Return the listing below in full, with every line exactly as it is.
--
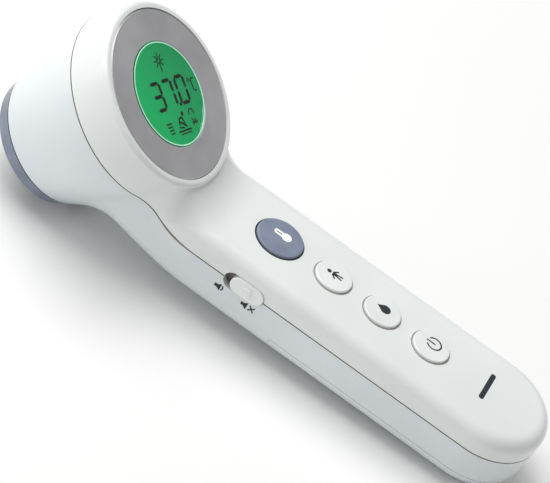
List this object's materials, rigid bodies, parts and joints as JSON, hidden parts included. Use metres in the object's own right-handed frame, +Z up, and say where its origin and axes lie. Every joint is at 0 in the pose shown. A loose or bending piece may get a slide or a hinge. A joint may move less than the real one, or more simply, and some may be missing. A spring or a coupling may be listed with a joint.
{
  "type": "digital forehead thermometer",
  "caption": "Hand-held no-touch infrared thermometer: round tilted display head with a sensor on its far side, straight handle with push buttons, side mute slide and sliding battery door.",
  "frame": {"origin": "centre of the bounding box at the floor, with the thermometer lying on its back on the sensor ring and the end of the handle", "axes": "+Y along the handle towards the head, +Z up out of the button side, +X to the right hand of a user looking at the buttons"},
  "size_m": [0.0534, 0.1724, 0.0612],
  "materials": {
    "shell_white": "moulded ABS, polished gloss white",
    "slate_plastic": "moulded ABS, satin blue-grey",
    "bezel_grey": "satin metallic-grey lacquered plastic",
    "clear_lens": "polished clear acrylic",
    "lcd": "backlit green liquid crystal cell",
    "light_guide": "frosted acrylic",
    "inner_white": "moulded, as from the tool",
    "black_plastic": "moulded, fine matt",
    "conductive_rubber": "striped silicone",
    "foam": "closed-cell foam",
    "board_green": "solder-masked glass epoxy",
    "flex_amber": "polyimide film",
    "led_resin": "cast clear resin",
    "dark_resin": "infrared-passing resin",
    "nickel": "nickel-plated steel",
    "holder_metal": "turned",
    "silicon_window": "polished, coated silicon",
    "screw_steel": "zinc plated",
    "cell_wrap": "printed metal-foil wrap"
  },
  "bodies": {
    "casing": {"backlight_leds": "led_resin", "battery_left": "cell_wrap", "battery_right": "cell_wrap", "battery_tray": "inner_white", "board_chips": "black_plastic", "board_screws": "screw_steel", "buzzer": "black_plastic", "case_screws": "screw_steel", "contact_bridge": "nickel", "contact_plates": "nickel", "contact_springs": "nickel", "display_bezel": "bezel_grey", "display_board": "board_green", "display_driver": "black_plastic", "display_frame": "inner_white", "display_lens": "clear_lens", "display_ribbon": "flex_amber", "elastomer_strip": "conductive_rubber", "front_shell": "shell_white", "guide_light": "led_resin", "ir_window": "silicon_window", "lcd_glass": "lcd", "light_guide": "light_guide", "main_board": "board_green", "microcontroller": "black_plastic", "proximity_sensors": "dark_resin", "rear_shell": "shell_white", "sensor_board": "board_green", "sensor_cone": "nickel", "sensor_faceplate": "black_plastic", "sensor_holder": "holder_metal", "sensor_ribbon": "flex_amber", "sensor_ring": "slate_plastic", "slide_switch": "black_plastic", "tact_switches": "black_plastic", "thermopile": "nickel"},
    "main_button_key": {"main_button": "slate_plastic", "main_plunger": "black_plastic"},
    "person_button_key": {"person_button": "shell_white", "person_plunger": "black_plastic"},
    "mode_button_key": {"mode_button": "shell_white", "mode_plunger": "black_plastic"},
    "power_button_key": {"power_button": "shell_white", "power_plunger": "black_plastic"},
    "mute_slider": {"mute_knob": "shell_white", "switch_lever": "black_plastic"},
    "door": {"battery_door": "shell_white", "door_foam": "foam"}
  },
  "joints": [
    {"name": "main_button_press", "type": "slide", "parent": "casing", "child": "main_button_key", "axis": [0, 0.0515, -0.9987], "range_m": [0, 0.0004], "stiffness_N_per_m": 2500, "springref_m": -0.0003},
    {"name": "person_button_press", "type": "slide", "parent": "casing", "child": "person_button_key", "axis": [0, 0.0515, -0.9987], "range_m": [0, 0.0004], "stiffness_N_per_m": 2500, "springref_m": -0.0003},
    {"name": "mode_button_press", "type": "slide", "parent": "casing", "child": "mode_button_key", "axis": [0, 0.0515, -0.9987], "range_m": [0, 0.0004], "stiffness_N_per_m": 2500, "springref_m": -0.0003},
    {"name": "power_button_press", "type": "slide", "parent": "casing", "child": "power_button_key", "axis": [0, 0.0515, -0.9987], "range_m": [0, 0.0004], "stiffness_N_per_m": 2500, "springref_m": -0.0003},
    {"name": "mute_slide", "type": "slide", "parent": "casing", "child": "mute_slider", "axis": [0, 0.9987, 0.0515], "range_m": [0, 0.002]},
    {"name": "door_slide", "type": "slide", "parent": "casing", "child": "door", "axis": [0, -0.9987, -0.0515], "range_m": [0, 0.072]}
  ]
}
--
*Solution to this task*:
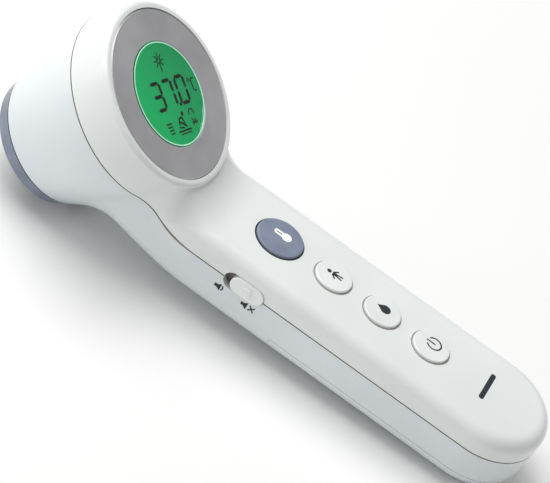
List this object's materials, rigid bodies, parts and joints as JSON, hidden parts included. Use metres in the object's own right-handed frame, +Z up, and say where its origin and axes lie. Every joint is at 0 in the pose shown. A loose or bending piece may get a slide or a hinge. A joint may move less than the real one, or more simply, and some may be missing. A spring or a coupling may be listed with a joint.
{
  "type": "digital forehead thermometer",
  "caption": "Hand-held no-touch infrared thermometer: round tilted display head with a sensor on its far side, straight handle with push buttons, side mute slide and sliding battery door.",
  "frame": {"origin": "centre of the bounding box at the floor, with the thermometer lying on its back on the sensor ring and the end of the handle", "axes": "+Y along the handle towards the head, +Z up out of the button side, +X to the right hand of a user looking at the buttons"},
  "size_m": [0.0534, 0.1724, 0.0612],
  "materials": {
    "shell_white": "moulded ABS, polished gloss white",
    "slate_plastic": "moulded ABS, satin blue-grey",
    "bezel_grey": "satin metallic-grey lacquered plastic",
    "clear_lens": "polished clear acrylic",
    "lcd": "backlit green liquid crystal cell",
    "light_guide": "frosted acrylic",
    "inner_white": "moulded, as from the tool",
    "black_plastic": "moulded, fine matt",
    "conductive_rubber": "striped silicone",
    "foam": "closed-cell foam",
    "board_green": "solder-masked glass epoxy",
    "flex_amber": "polyimide film",
    "led_resin": "cast clear resin",
    "dark_resin": "infrared-passing resin",
    "nickel": "nickel-plated steel",
    "holder_metal": "turned",
    "silicon_window": "polished, coated silicon",
    "screw_steel": "zinc plated",
    "cell_wrap": "printed metal-foil wrap"
  },
  "bodies": {
    "casing": {"backlight_leds": "led_resin", "battery_left": "cell_wrap", "battery_right": "cell_wrap", "battery_tray": "inner_white", "board_chips": "black_plastic", "board_screws": "screw_steel", "buzzer": "black_plastic", "case_screws": "screw_steel", "contact_bridge": "nickel", "contact_plates": "nickel", "contact_springs": "nickel", "display_bezel": "bezel_grey", "display_board": "board_green", "display_driver": "black_plastic", "display_frame": "inner_white", "display_lens": "clear_lens", "display_ribbon": "flex_amber", "elastomer_strip": "conductive_rubber", "front_shell": "shell_white", "guide_light": "led_resin", "ir_window": "silicon_window", "lcd_glass": "lcd", "light_guide": "light_guide", "main_board": "board_green", "microcontroller": "black_plastic", "proximity_sensors": "dark_resin", "rear_shell": "shell_white", "sensor_board": "board_green", "sensor_cone": "nickel", "sensor_faceplate": "black_plastic", "sensor_holder": "holder_metal", "sensor_ribbon": "flex_amber", "sensor_ring": "slate_plastic", "slide_switch": "black_plastic", "tact_switches": "black_plastic", "thermopile": "nickel"},
    "main_button_key": {"main_button": "slate_plastic", "main_plunger": "black_plastic"},
    "person_button_key": {"person_button": "shell_white", "person_plunger": "black_plastic"},
    "mode_button_key": {"mode_button": "shell_white", "mode_plunger": "black_plastic"},
    "power_button_key": {"power_button": "shell_white", "power_plunger": "black_plastic"},
    "mute_slider": {"mute_knob": "shell_white", "switch_lever": "black_plastic"},
    "door": {"battery_door": "shell_white", "door_foam": "foam"}
  },
  "joints": [
    {"name": "main_button_press", "type": "slide", "parent": "casing", "child": "main_button_key", "axis": [0, 0.0515, -0.9987], "range_m": [0, 0.0004], "stiffness_N_per_m": 2500, "springref_m": -0.0003},
    {"name": "person_button_press", "type": "slide", "parent": "casing", "child": "person_button_key", "axis": [0, 0.0515, -0.9987], "range_m": [0, 0.0004], "stiffness_N_per_m": 2500, "springref_m": -0.0003},
    {"name": "mode_button_press", "type": "slide", "parent": "casing", "child": "mode_button_key", "axis": [0, 0.0515, -0.9987], "range_m": [0, 0.0004], "stiffness_N_per_m": 2500, "springref_m": -0.0003},
    {"name": "power_button_press", "type": "slide", "parent": "casing", "child": "power_button_key", "axis": [0, 0.0515, -0.9987], "range_m": [0, 0.0004], "stiffness_N_per_m": 2500, "springref_m": -0.0003},
    {"name": "mute_slide", "type": "slide", "parent": "casing", "child": "mute_slider", "axis": [0, 0.9987, 0.0515], "range_m": [0, 0.002]},
    {"name": "door_slide", "type": "slide", "parent": "casing", "child": "door", "axis": [0, -0.9987, -0.0515], "range_m": [0, 0.072]}
  ]
}